Pero sin atender la raíz espiritual del mal. La psicología puede describir la causa, pero solo el Señor Jesucristo puede desatar la ligadura. Las redes sociales han reemplazado la comunión por comparación; el ruido digital ha sustituido la oración por entretenimiento. El ser humano vive con la espalda recta y el alma doblada. Vive mirando hacia el suelo de sus logros, sin poder mirar hacia el cielo de su propósito. El diagnóstico Bíblico es claro: “No tenemos lucha contra carne ni sangre, sino contra principados y potestades” (Efesios 6:12). Las enfermedades modernas del alma son el campo de batalla donde se libra la guerra invisible entre la verdad y la mentira, entre la luz y las tinieblas.
La depresión no siempre es un desequilibrio químico: a menudo es una estrategia espiritual para sofocar la fe. La ansiedad no siempre proviene de la biología: muchas veces es el reflejo de un alma que no confía en Dios. El cansancio crónico que devora a las sociedades modernas no siempre nace del exceso de trabajo, sino de la ausencia de reposo en el Señor Jesucristo. La medicina es necesaria, pero incompleta si no se reconoce que el ser humano es espíritu, alma y cuerpo, y que cada una de esas dimensiones requiere redención. Cuando Jesús endereza a la mujer, no solo restaura su postura física, sino su verticalidad espiritual.
Ella vuelve a mirar al cielo, vuelve a glorificar, vuelve a adorar. La curación se convierte en símbolo de la salvación. La libertad no es solo ausencia de dolor, es la capacidad de volver a levantar la mirada hacia el Creador. Por eso el texto culmina diciendo que “ella glorificaba a Dios” y que “todo el pueblo se regocijaba por las cosas gloriosas hechas por Él”. Donde hay liberación auténtica, hay adoración espontánea. Cuando el alma se endereza, el corazón alaba. La liberación no es un fin en sí mismo, sino un medio para restituir la comunión rota entre Dios y el hombre.

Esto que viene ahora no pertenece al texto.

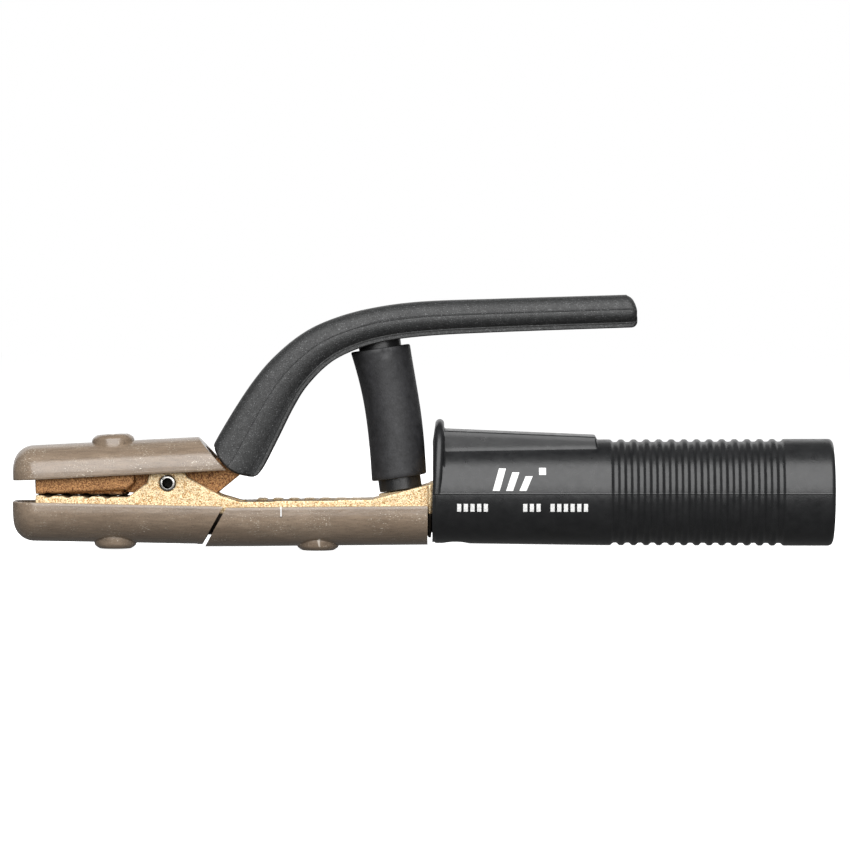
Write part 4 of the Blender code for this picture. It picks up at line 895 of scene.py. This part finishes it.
def handle():
    rings = bore_rings()
    rings += [flange_ring(distance, inset) for distance, inset in guard_edge()]
    rings += [fillet_ring(i) for i in range(1, 7)]
    rings += [handle_ring(x, lambda angle, x=x: outer_radius(x, angle)) for x in grip_places()]
    rings += [end_ring(i) for i in range(7)]
    rings.append(handle_ring(HANDLE_END_X, lambda angle: BORE_RADIUS + 0.0006))
    shell = skin("handle_grip", rings, looped=True)
    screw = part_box("handle_screw")
    screw_x = (screw[0].x + screw[1].x) / 2
    under = Matrix.Translation((screw_x, 0, HANDLE_AXIS_Z)) @ Matrix.Rotation(math.pi, 4, "X")
    head = turned("head", [(0.0045, BORE_RADIUS + 0.0010), (0.0045, 0.022)], under)
    shank = turned("shank", [(SHANK_HOLE_RADIUS, 0.010), (SHANK_HOLE_RADIUS, 0.022)], under)
    cut(shell, head, shank)
    return settle(shell, "handle", NYLON)


PRINT_DEPTH = 0.00006
PRINT_STEPS = 6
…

El siglo XXI necesita urgentemente ese toque del Señor Jesucristo. Ningún algoritmo puede sanar la tristeza, ningún medicamento puede restaurar la fe, y ningún avance científico puede devolver la esperanza al alma humana. Solo el Señor Jesucristo sigue diciendo hoy lo que dijo en aquella sinagoga: “Mujer, eres libre de tu enfermedad.” Aquel gesto sigue siendo actual, porque el enemigo sigue atando, y Cristo sigue desatando. La verdadera terapia del alma se llama redención; el verdadero descanso no está en un sábado ritual, sino en el Señor Jesucristo que es nuestro reposo.